“Don’t bounce it” are not words of encouragement in a big moment. This past Thursday was opening day for Major League Baseball. It is baseball tradition to have an honoree throw out the first pitch of the game.
One of the greatest first pitches of all time was the one that President George W. Bush threw out in game three of the 2001 World Series between the New York Yankees and the Arizona Diamondbacks. The date was October 30, shortly after baseball had resumed after the terrorist attacks of September 11. The country needed a big moment.
Don’t Bounce It
There is always pressure on whoever has the honor of throwing out the first pitch, much less when you are the leader of a country that has a significant wound that is still healing.
As President Bush was getting loose in the batting cages underneath the bleachers, he was greeted by Hall of Famer Derek Jeter. Jeter had this bit of advice for the President, “Don’t bounce it.”
I too, have had the honor of throwing out a first pitch, on a much smaller scale. Last March, I had the honor of throwing out the first pitch of the Acworth Baseball Association. Smaller stage, same advice. As my name was called, a coach friend leaned over and said those same words, “Don’t bounce it.”
So…how do we NOT bounce it in the big moment? Here are three unique perspectives on how to throw a strike every time:
Toe the Rubber
For non-baseball fans, the rubber is a term used for the white rectangle that the pitchers throw from in a game. In baseball lingo, it’s toeing the rubber. Generally, when someone throws out the first pitch, the host team sets up an alternate mound that is closer than the official one. It takes the pressure off the individual throwing the pitch.
Prior to providing his words of wisdom to the President, “Don’t bounce it,” Jeter advised him of one other thing. He asked the President whether he had planned to throw from the mound or in front of the mound. Jeter advised that this was Yankee Stadium and they would boo him if he threw from in front of the mound. Bush committed to throw from the mound.
Big moments require leaders to take the rubber, not short cuts. In big moments, anxiety builds and every part of us screams avoidance. Strength is sometimes found in simplicity, just toe the rubber.
Let it Fly
First pitches for opening day or world series are typically reserved for people who have some level of notoriety. Many times, notoriety gets the ball bounced. It comes up short because the person didn’t just let it fly. Despite the amount of time that the person had practiced throwing strikes, they abandoned their preparation. They over thought it, tried to force it too much, and didn’t get enough zip on the pitch to deliver the strike. They bounced it.
In the big moment, there is no room for overthinking it, forcing it, or failing to deliver the strike. Nearly 59,000 people and millions around the world were watching that October night. Our country needed a strike more than ever, and he delivered. The President had practiced for that big moment, he trusted his preparation and simply let it fly.
The tradition doesn’t end there. The person that throws the pitch meets the catcher half way between the mound and home plate to shake their hand. It is a gesture of thank you for receiving the pitch, completing the process.

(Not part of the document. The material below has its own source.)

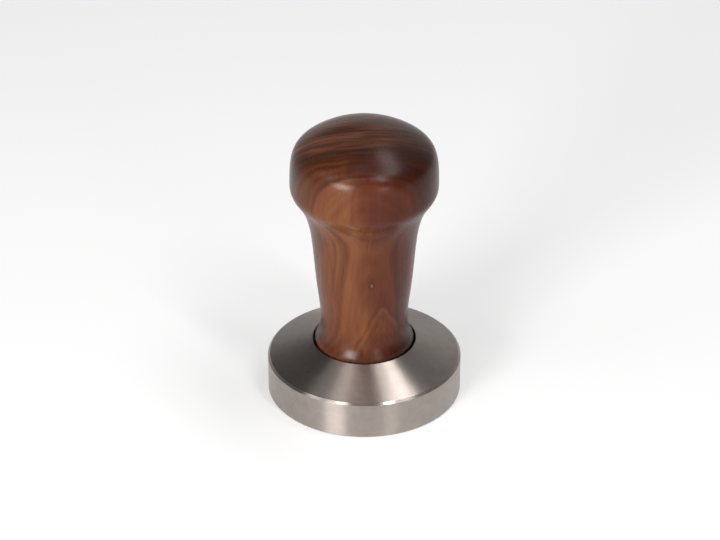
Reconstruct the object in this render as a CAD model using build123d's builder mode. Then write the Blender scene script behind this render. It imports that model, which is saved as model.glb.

In a final act of gratitude, that person waves to the crowd, thanking them for the applause. That night the applause was deafening, it left me with goose bumps. That evening President Bush thanked a nation that was hurting, for their support. He was not going to be able to lead through that big moment in our nation’s history without our support.
When we deliver in the big moment, when we throw it right down the middle for a strike, show gratitude to those that helped us get through it. It is impossible to pitch to ourselves in leadership. There is always someone on the other end of things that helps us in the big moment. Whether it is helping us complete the process or simply encouraging us through applause, make sure to thank others.
Too often, we read and listen to people telling us how to deal with the pressures of big moments in leadership and it just comes up short of what we need to hear. The reality is pressure comes with the territory of leadership. We should shoulder the burdens of big moments, but also our own burdens and the burdens of others. Those moments get BIG.
I strongly believe that it is our ultimate responsibility as leaders to use our influence to better others and the worlds we live in. The scale of President Bush’s first pitch and mine were drastically different. Fifty-nine thousand compared to a few hundred.
I do know this though, the stage of a leader is big on any scale. The President had the eyes of the world on him, I had the eyes of my world on me. Fortunately, I delivered a strike right to my then twelve year old son, Grant’s glove. He met me halfway, I shook his hand, thanked him, and I told him I loved him. That was a BIG moment.
Whether we are the parent or the child, employee or the owner, the teacher or the principal, the officer or the chief, the youth pastor or the senior pastor, every moment you serve your world is a BIG one. Do not underestimate the impact you can have on that world in every moment of every day, big or small.
What will your big moment be? Whatever it is…when all eyes are on you…when the moment gets big…don’t bounce it.